A third point made by a number of Member States was that the Convention went beyond the protection offered by the Directive on a number of points (mainly related to seizure and confiscation measures and sanctions) and therefore improved the functioning of the internal market, but was also rejected by the Court. The Court held that the objective of improving the function of the internal market ‘is purely incidental to the primary objective of the contested decision’ (para 71). The Court also – in a bit of a formalistic reasoning – rejected the argument that the supposedly criminal law nature of these articles fell outside the scope of article 207 TFEU because ‘that argument does not explain why Article 114 TFEU would be the correct legal basis in the circumstances’ (para. 72).

Lastly, the Court quite rightly dismissed the farfetched argument that the protocols giving the UK, Ireland and Denmark a bit of a special position in relation to the area of freedom, justice and security were relevant in determining the scope of article 207 TFEU. As the Court explained ‘it is the legal basis for a measure […] which determines the protocols to be applied, and not vice versa’ (para. 74).
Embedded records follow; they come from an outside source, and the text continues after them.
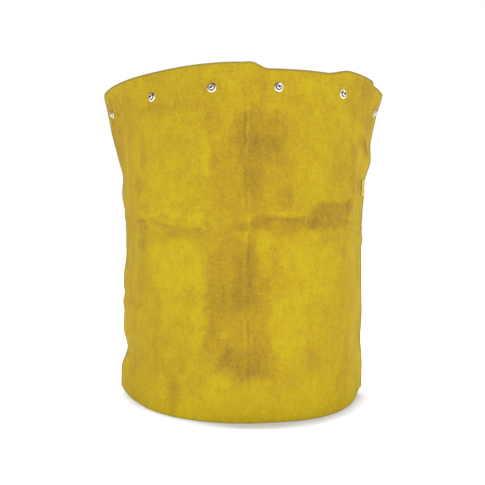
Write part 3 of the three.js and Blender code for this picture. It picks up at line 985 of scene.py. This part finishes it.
def paper(name, colour):
    """Matt background paper or card, a flat field with no gloss."""
    material, tree = new_material(name)
    shader = add(tree, "ShaderNodeBsdfPrincipled", {
        "Base Color": linear(colour), "Roughness": 1.0, "Specular IOR Level": 0.0})
    add(tree, "ShaderNodeOutputMaterial", {"Surface": shader.outputs[0]})
    return material


# ------------------------------------------------------------------ camera, light and floor

LENS = 35
SENSOR = 36
EYE_HEIGHT = 254
CAMERA_DISTANCE = 662.6   # from the front line of the bib

FLOOR_REACH = 30          # metres to each side
FLOOR_GAP = 0.0004        # metres below the nominal height of the foot edge
BLACK = "#0C0C0C"
BROWN = "#5A4426"


def make_camera():
    data = bpy.data.cameras.new("camera")
    data.lens = LENS
    data.sensor_width = SENSOR
    data.clip_start = 0.01
    camera = new_object("camera", data)
    camera.location = (SHEET_SHIFT[0] * MM, (SHEET_SHIFT[1] - CAMERA_DISTANCE) * MM, EYE_HEIGHT * MM)
    camera.rotation_euler = (math.pi / 2, 0, 0)
    bpy.context.scene.camera = camera


def lamp(name, kind, place, aim, **settings):
    """A lamp at place that shines at aim."""
    data = bpy.data.lights.new(name, kind)
    for title, value in settings.items():
        setattr(data, title, value)
    light = new_object(name, data)
    light.location = place
    light.rotation_euler = (Vector(aim) - Vector(place)).to_track_quat("-Z", "Y").to_euler()


def card(name, corners, colour):
    """A dark card off to one side that only the polished metal mirrors."""
    mesh = bpy.data.meshes.new(name)
    mesh.from_pydata(corners, [], [(0, 1, 2, 3)])
    mesh.materials.append(paper(name, colour))
    sheet = new_object(name, mesh)
    sheet.visible_camera = False
    sheet.visible_diffuse = False
    sheet.visible_shadow = False


def make_stage():
    floor = bpy.data.meshes.new("floor")
    reach = FLOOR_REACH
    corners = [(-reach, -reach), (reach, -reach), (reach, reach), (-reach, reach)]
    floor.from_pydata([(x, y, -FLOOR_GAP) for x, y in corners], [], [(0, 1, 2, 3)])
    floor.materials.append(paper("white_paper", "#DCDFE7"))
    new_object("floor", floor)
    world = bpy.data.worlds.new("studio")
    world.use_nodes = True
    world.node_tree.nodes["Background"].inputs["Color"].default_value = linear("#FFFFFF")
    world.node_tree.nodes["Background"].inputs["Strength"].default_value = 1.0
    bpy.context.scene.world = world
    # two overhead lamps that lean apart: each fills the shade that the other leaves beside the bib
    for name, lean, energy in (("overhead_left", -0.085, 2.3), ("overhead_right", 0.08, 2.0)):
        lamp(name, "SUN", (lean, 0.05, 1), (0, 0, 0), energy=energy, angle=math.radians(2.8))
    # a low soft box before the foot
    lamp("front", "AREA", (0.3, -2.0, 0.12), (0, 0, 0.06), energy=7, shape="RECTANGLE", size=1.4, size_y=0.2)
    card("card_above", [(-1.6, -1.7, 1.2), (0.4, -1.7, 1.2), (0.9, -0.3, 2.2), (-1.6, -0.3, 2.2)], BLACK)
    card("card_left", [(-1.7, -1.0, 0.75), (-1.9, 0.8, 0.75), (-1.5, 0.8, 2.0), (-1.4, -1.0, 2.0)], BLACK)
    for name, side in (("card_back_left", -1), ("card_back_right", 1)):
        card(name, [(side * 1.0, 1.55, 0.62), (side * 1.9, 0.95, 0.62), (side * 1.9, 0.95, 1.3),
                    (side * 1.0, 1.55, 1.3)], BROWN)
    bpy.context.scene.view_settings.view_transform = "Standard"


# ------------------------------------------------------------------ the bib


def build():
    hide = suede("buffed_split_cowhide", [
        (0, "#B69F1A"), (0.3, "#AC921C"), (0.5, "#A3861F"), (0.75, "#967722"), (1, "#876724")], "#6E6632")
    patch_hide = suede("pale_split_patch", [(0, "#C9B250"), (0.5, "#BBA146"), (1, "#A88D40")], "#8F8247")
    nickel = nickel_plate()
    thread = aramid_thread()

    panel = leather_panel()
    panel.data.materials.append(hide)
    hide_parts("bib_panel")

    patch = label_patch()
    patch.data.materials.append(patch_hide)
    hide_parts("side_label")

    studs, eyelets = (
        snap_row(name + "s", ring, [f"{name}_{k + 1}" for k in range(SNAP_COUNT)], nickel, seed)
        for name, ring, seed in (
            ("snap_stud", turned_ring("stud", stud_outline(), 48, groove_painted_shade), 2),
            ("snap_eyelet", turned_ring("eyelet", eyelet_outline(), 72, bore_painted_shade, star_lip), 5),
        )
    )

    needle = label_stitches("label_needle_stitches", LABEL_LIFT + LABEL_THICKNESS + 0.05, 1, thread, 3)
    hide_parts("label_needle_thread")
    bobbin = label_stitches("label_bobbin_stitches", LEATHER / 2, -1, thread, 4)
    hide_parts("label_bobbin_thread")

    pieces = [panel, patch, studs, eyelets, needle, bobbin]
    for piece in pieces:
        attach(piece, "root")


build()
make_stage()
make_camera()
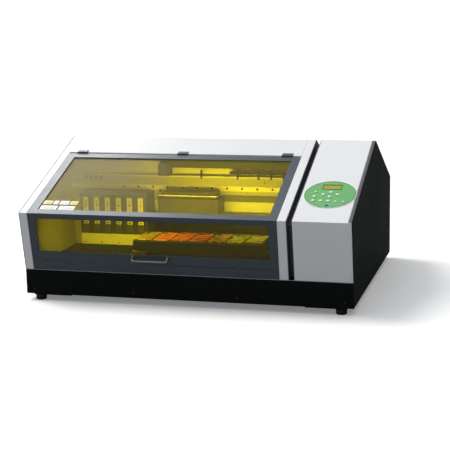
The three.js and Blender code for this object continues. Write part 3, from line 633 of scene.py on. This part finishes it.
def plate(size, corner, place, edge):
    """A flat plate with rounded corners."""
    piece = cube(size)
    choose(piece, "EDGE", upright)
    bpy.ops.mesh.bevel(offset=corner, segments=8, affect="EDGES")
    bpy.ops.object.mode_set(mode="OBJECT")
    soften(piece, edge)
    settle(piece, place)
    return piece


print("block makers ready")

# %% [markdown]
# ## Rods, prisms and rows of screws
# A rod stands on its place along Z. A row of screws is one head, copied to every place and joined.

# %% Makers for rods, prisms and screws


def turned(radius, height, place=IDENTITY, dish=0.0, rim=0.0, edge=0.4 * MM, sides=32):
    """A rod standing on its place along Z; its end can be dished inside a rim."""
    piece = drawn(bpy.ops.mesh.primitive_cylinder_add, vertices=sides, radius=radius, depth=height,
                  location=(0, 0, height / 2))
    settle(piece)
    if rim:
        recess(piece, faces_up, rim, (0, 0, -dish))
    soften(piece, edge)
    settle(piece, place)
    return piece


def joined(pieces):
    """Several meshes as one piece."""
    pick(*pieces)
    if len(pieces) > 1:
        bpy.ops.object.join()
    return bpy.context.active_object


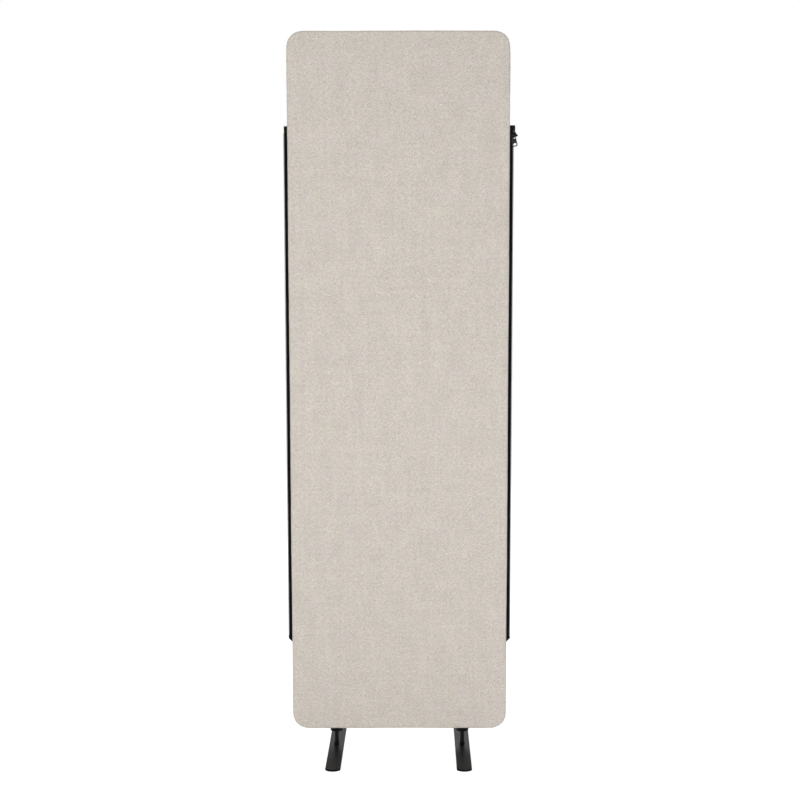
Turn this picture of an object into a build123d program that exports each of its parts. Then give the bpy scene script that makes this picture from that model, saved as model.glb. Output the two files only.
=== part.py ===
from build123d import *
from math import ceil, cos, floor, radians, sin
import os

# A freestanding fabric screen panel that zips to its neighbours, on two flat feet.
# All lengths are in millimetres. The origin is on the floor, midway between the feet.
# X runs along the panel to the right, Y goes away from the viewer and Z goes up.

# The panel as a whole
panel_width = 508
panel_height = 1630
panel_thickness = 25
floor_gap = 46
corner_radius = 36
edge_radius = 5
overrun = 5
side_names = {-1: "left", 1: "right"}

panel_side = panel_width / 2
panel_bottom = floor_gap
panel_top = panel_bottom + panel_height
panel_middle = (panel_bottom + panel_top) / 2

# Fabric covers, sewn together round the edge at the panel's middle plane
cover_thickness = 1.2

# Frame of square steel tube under the covers
tube_size = 16
tube_wall = 1.2
tube_corner = 1.5
frame_gap = 2
splice_length = 90
splice_clearance = 0.1
rivet_diameter = 4
rivet_spacing = 50
cross_rail_shares = (1 / 3, 2 / 3)

frame_inset = cover_thickness + frame_gap + tube_size / 2
stile_x = panel_side - frame_inset
rail_top = panel_top - frame_inset
rail_bottom = panel_bottom + frame_inset
bend_radius = corner_radius - frame_inset
cross_rails = [rail_bottom + share * (rail_top - rail_bottom) for share in cross_rail_shares]

# Acoustic core in the bays between the rails
core_clearance = 0.5

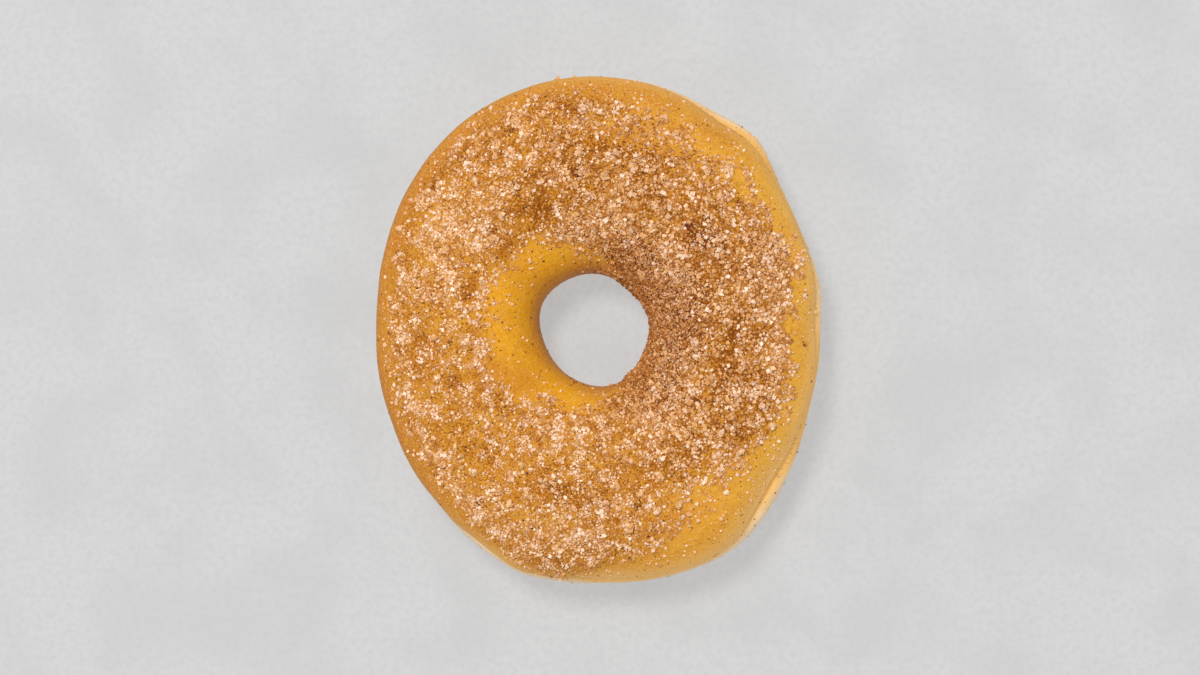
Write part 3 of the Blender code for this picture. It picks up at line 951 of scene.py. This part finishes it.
def floor_material():
    """A pale, faintly clouded surface."""
    material, tree, shader = new_material("pale_floor")
    colour = mottled(tree, FLOOR_GREY, FLOOR_CLOUD, 0.8, 22.0)
    colour = mottled(tree, colour, FLOOR_GRAIN, 0.5, 1.2)
    lit = blend(tree, 1.0, colour, FLOOR_LIT, "MULTIPLY")
    # From below it is clear, so the doughnut's underside can be looked at.
    turned = tree.nodes.new("ShaderNodeNewGeometry").outputs["Backfacing"]
    values = {
        "Base Color": lit,
        "Emission Color": colour,
        "Emission Strength": FLOOR_GLOW,
        "Roughness": 0.9,
        "Specular IOR Level": 0.0,
        "Alpha": sums(tree, "SUBTRACT", 1.0, turned),
    }
    feed(tree, shader, values)
    return material


# Sizes are in mm. Clumping is how strongly the crystals gather, paler how much paler they are,
# clinging how much cinnamon they take, near_hole and open_side how many more lie there than
# elsewhere, and strays how many lie where there is no cover.
COLUMNS = "name tries least most clumping paler clinging near_hole open_side strays"
Kind = namedtuple("Kind", COLUMNS)
CRYSTAL_KINDS = (
    Kind("coarse_sugar", 4200, 0.6, 0.92, 1.0, 0.1, 0.9, -0.8, 1.0, 0.008),
    Kind("medium_sugar", 24000, 0.4, 0.6, 0.95, 0.03, 0.9, 1.0, 0.0, 0.014),
    Kind("fine_sugar", 23500, 0.24, 0.4, 0.75, -0.03, 0.9, 0.8, -0.5, 0.02),
    Kind("sugar_dust", 9000, 0.12, 0.22, 0.6, 0.3, 0.3, 0.5, 0.0, 0.14),
)
CRYSTAL_SEED = 500
CRYSTAL_SHAPE_SEED = 600
# How much smaller the crystals are where the sugar is finest.
FINER = 0.12
# How far apart two crystals lie at least, in parts of the size of one.
CRYSTAL_ROOM = 0.78
CRYSTALS_PER_LUMP = 11
LUMP_HEAP_SEED = 77
LUMP_SHAPE_SEED = 88
FLAKE_COUNT = 4900
FLAKE_SEED = 900
FLAKE_SHAPE_SEED = 901


def with_room(spots, room):
    """Which spots to keep so that none lies closer to an earlier one than its room."""
    tree = kdtree.KDTree(len(spots))
    for number, spot in enumerate(spots.tolist()):
        tree.insert(spot, number)
    tree.balance()
    kept = np.ones(len(spots), bool)
    for number, spot in enumerate(spots.tolist()):
        if kept[number]:
            for _, other, _ in tree.find_range(spot, room[number]):
                if other > number:
                    kept[other] = False
    return kept


def crystal_weight(kind, skin):
    """How thickly crystals of this kind lie on each face."""
    heaped = ease(-0.12, 0.42, skin.clumps) * (0.55 + 0.65 * ease(-0.45, 0.3, skin.drifts))
    clumped = kind.clumping * (1.0 - 0.65 * skin.packed)
    gathered = (1.0 - clumped) * 0.5 + clumped * heaped
    weight = skin.cover * (0.04 + gathered) * (1.0 + skin.near_hole * kind.near_hole)
    weight = weight * (1.0 + skin.open_side * kind.open_side)
    inside = 1.0 - ease(0.88, 0.97, skin.share)
    off_wall = ease(0.03, 0.14, skin.share + 0.2 * skin.near_hole)
    strays = kind.strays * (0.3 + 1.4 * ease(0.0, 0.5, skin.clumps))
    weight = weight + strays * (0.1 + 0.9 * inside) * off_wall * (1.0 - 0.8 * skin.belt)
    return weight * skin.off_floor


def strew_crystals(skin, material):
    for number, kind in enumerate(CRYSTAL_KINDS):
        draw = np.random.default_rng(CRYSTAL_SEED + number)
        spots, chosen = skin.scatter(crystal_weight(kind, skin), kind.tries, draw)
        sizes = draw.uniform(kind.least, kind.most, kind.tries) * MM
        sizes = sizes * (1.0 - FINER * skin.finer[chosen])
        kept = with_room(spots, sizes * CRYSTAL_ROOM)
        spots, chosen, sizes = spots[kept], chosen[kept], sizes[kept]
        count = len(spots)
        settled = ease(0.0, 0.3, skin.cover[chosen])
        tint = unit(draw.beta(0.9, 1.0, count) + 0.4 * skin.clumps[chosen] + kind.paler)
        on_wall = 1.0 - ease(0.04, 0.2, skin.share[chosen])
        tint += 0.08 * np.clip(skin.dense[chosen], 0.0, 1.2) - 0.3 * on_wall
        tint = np.maximum(unit(tint), 0.75 * (1.0 - settled))
        coating = unit(skin.coat[chosen] + draw.normal(-0.15, 0.2, count))
        coating = coating * kind.clinging * (0.1 + 0.9 * settled)
        fields = {"tint": tint, "coating": coating}
        laid = (spots, skin.normals[chosen], sizes, CRYSTAL)
        crystals(kind.name, *laid, material, fields, CRYSTAL_SHAPE_SEED + number)


def cake_lumps(ring, skin, material):
    """Each lump is a tight heap of crystals where the solid has its lump."""
    places, widths = lump_places()
    places[:, :2] -= ring.middle
    draw = np.random.default_rng(LUMP_HEAP_SEED)
    away = draw.normal(size=(len(places), CRYSTALS_PER_LUMP, 3))
    away /= np.linalg.norm(away, axis=2, keepdims=True)
    reach = draw.uniform(0.15, 0.36, (len(places), CRYSTALS_PER_LUMP, 1))
    away *= reach * widths[:, None, None]
    away[..., 2] = np.abs(away[..., 2]) * 0.9
    spots = (places[:, None] + away).reshape(-1, 3)
    count = len(spots)
    sizes = np.repeat(widths, CRYSTALS_PER_LUMP) * draw.uniform(0.3, 0.5, count)
    upwards = np.tile((0.0, 0.0, 1.0), (count, 1))
    # A lump takes its cinnamon from the nearest of every seventh face.
    some = skin.middles[::7]
    nearest = [np.argmin(np.linalg.norm(some - place, axis=1)) * 7 for place in places]
    coating = np.repeat(skin.coat[nearest], CRYSTALS_PER_LUMP) * 0.7
    coating = unit(coating + draw.normal(-0.1, 0.12, count))
    fields = {"tint": unit(draw.beta(2.6, 1.5, count)), "coating": coating}
    laid = (spots, upwards, sizes, CAKED_CRYSTAL)
    crystals("caked_sugar_lumps", *laid, material, fields, LUMP_SHAPE_SEED)


def strew_flakes(skin, material):
    draw = np.random.default_rng(FLAKE_SEED)
    weight = 0.25 + 0.8 * skin.film * (0.4 + skin.coat) + 0.5 * skin.near_hole + 14.0 * skin.clots
    weight = weight * (1.0 - 0.5 * skin.belt) * skin.off_floor
    weight = weight * (1.0 - 0.6 * ease(0.86, 0.96, skin.share))
    spots, chosen = skin.scatter(weight, FLAKE_COUNT, draw)
    sizes = (0.12 + 0.34 * draw.random(FLAKE_COUNT) ** 2.5) * MM
    fields = {"tint": draw.random(FLAKE_COUNT)}
    laid = (spots, skin.normals[chosen], sizes, FLAKE)
    crystals("cinnamon_flakes", *laid, material, fields, FLAKE_SHAPE_SEED)


# The doughnut lies in the photograph's frame, at these pixels and at this scale.
IMAGE_WIDTH = 1200
MM_PER_PIXEL = 0.1889
OBJECT_PIXEL = (598.7, 329.5)
IMAGE_MIDDLE = (600.0, 337.5)
CAMERA_DISTANCE = 0.72
CAMERA_LEAN = math.radians(4.0)
CAMERA_LEAN_DIRECTION = math.radians(-25.0)
SENSOR_WIDTH = 36.0
FLOOR_REACH = 1.2
FLOOR_CORNERS = ((-1, -1), (1, -1), (1, 1), (-1, 1))
# The floor lies a hair under the doughnut, so that the two faces never coincide.
FLOOR_HEIGHT = -0.00005


def add_floor():
    mesh = bpy.data.meshes.new("pale_floor")
    corners = [(x * FLOOR_REACH, y * FLOOR_REACH, FLOOR_HEIGHT) for x, y in FLOOR_CORNERS]
    mesh.from_pydata(corners, [], [(0, 1, 2, 3)])
    mesh.materials.append(floor_material())
    floor = add_object("pale_floor", mesh)


def add_lamp(name, place, size, power, aim=(0.0, 0.0, 0.01)):
    lamp = bpy.data.lights.new(name, "AREA")
    lamp.shape = "DISK"
    lamp.size, lamp.energy = size, power
    made = add_object(name, lamp)
    made.location = place
    made.rotation_euler = (Vector(aim) - Vector(place)).to_track_quat("-Z", "Y").to_euler()


def add_light():
    world = bpy.data.worlds.new("studio")
    world.use_nodes = True
    background = world.node_tree.nodes["Background"]
    background.inputs["Color"].default_value = (1.0, 1.0, 1.0, 1.0)
    background.inputs["Strength"].default_value = 0.62
    bpy.context.scene.world = world
    add_lamp("soft_key", place=(-0.17, 0.29, 1.25), size=0.28, power=12.8)


def add_camera():
    """Looks almost straight down, with the photograph's frame round the doughnut."""
    camera = bpy.data.cameras.new("camera")
    camera.sensor_width = SENSOR_WIDTH
    camera.lens = SENSOR_WIDTH * CAMERA_DISTANCE / (IMAGE_WIDTH * MM_PER_PIXEL * MM)
    camera.clip_start, camera.clip_end = 0.01, 10.0
    across = (IMAGE_MIDDLE[0] - OBJECT_PIXEL[0]) * MM_PER_PIXEL * MM
    down = (IMAGE_MIDDLE[1] - OBJECT_PIXEL[1]) * MM_PER_PIXEL * MM
    aim = Vector((across, -down, BELT_MIDDLE))
    side = math.sin(CAMERA_LEAN) * CAMERA_DISTANCE
    east, north = math.cos(CAMERA_LEAN_DIRECTION), math.sin(CAMERA_LEAN_DIRECTION)
    away = Vector((east * side, north * side, math.cos(CAMERA_LEAN) * CAMERA_DISTANCE))
    made = add_object("camera", camera)
    made.location = aim + away
    back = away.normalized()
    right = Vector((0.0, 1.0, 0.0)).cross(back).normalized()
    up = back.cross(right)
    made.rotation_euler = Matrix((right, up, back)).transposed().to_euler()
    bpy.context.scene.camera = made


def main():
    bpy.context.scene.view_settings.view_transform = "Standard"
    ring = Ring()
    build_body(ring, crust_material())
    skin = Skin(ring)
    sugar = crystal_material()
    strew_crystals(skin, sugar)
    cake_lumps(ring, skin, sugar)
    strew_flakes(skin, flake_material())
    add_floor()
    add_light()
    add_camera()


main()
The Court’s analysis is correct in my opinion. In fact, I think this was a relatively easy case to decide for the Court. There was practically no harmonization internally because of the agreement and there were substantial implications for international trade in media services based on conditional access. In that respect, the Daiichi Sankyo case went further, because part of the TRIPs Agreement has not found its way in internal legislation yet although that agreement was concluded on a worldwide scale. It remains to be seen how the Court will deal with an agreement that does harmonize trade internally as well as externally. A story which is undoubtedly to be continued.